The Canadian director is one of those rare filmmakers still working in the major studio system that offers a very distinct and incomparable vision through cinema. His work is well-known for its harsh explicit violence, paired with a taste for surreal horror manifested from psychological disturbances within the unconscious. Cronenberg has played with monsters, technology and many an inhuman mind to explore the power of the mind over the flesh. His early films were mostly regarded as B-movie, 70s and 80s horror fare, but grew more sophisticated with Dead Ringers (1988) at the end of the 80s, exploring the mind as the monster.

Since eXistenZ (1999), his films have become even more grounded in the real world. I think his amazing skill at handling horror and reality has only grown stronger since. He stages things in his movies with such power and looks so deep into the effects of things like murder and violence that he truly highlights the power of the cinema screen as mirror.

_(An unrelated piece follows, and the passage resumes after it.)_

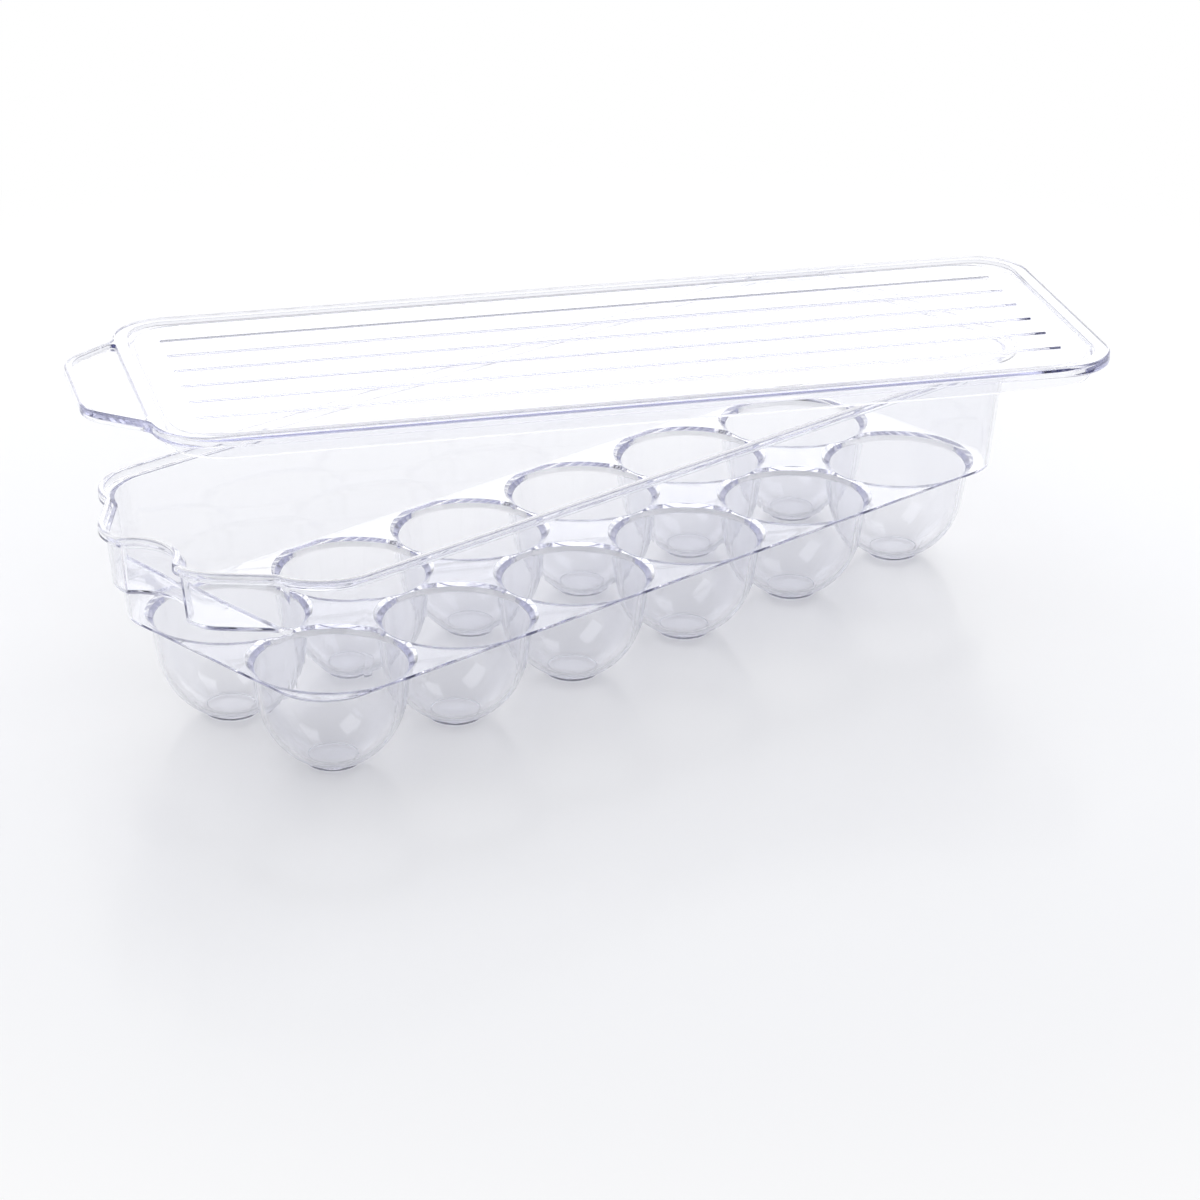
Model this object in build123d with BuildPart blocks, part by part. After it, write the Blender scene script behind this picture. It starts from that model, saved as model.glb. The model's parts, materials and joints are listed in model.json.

His last film, Eastern Promises (2007), offered a harrowing trip into the underground world of Russian gangsters in America. Before that Cronenberg received wide praise for his adaptation of the graphic novel A History of Violence (2005). Viggo Mortensen played both lead roles with award-worthy aplomb. As a matter of fact, Mortensen is currently readying to begin shooting A Dangerous Method with Cronenberg at the helm. According to the IMDB, that begins shooting this month and will precede Cosmopolis.  It is in pre-pro and will not see release until 2011. As fitting to the director of some of the most psychologically rooted movies in film history, it is based on the novel A Most Dangerous Method: The Story of Jung, Freud, and Sabina Spielrein. Kiera Knightly us to play Spielrein and Michael Fassbender is to play Carl Jung, while Mortensen will be Sigmund Freud.

So, just wanted to share the news the Cronenberg is hard at work on new films, and next year should provide a fruitful one for fans of his original cinema.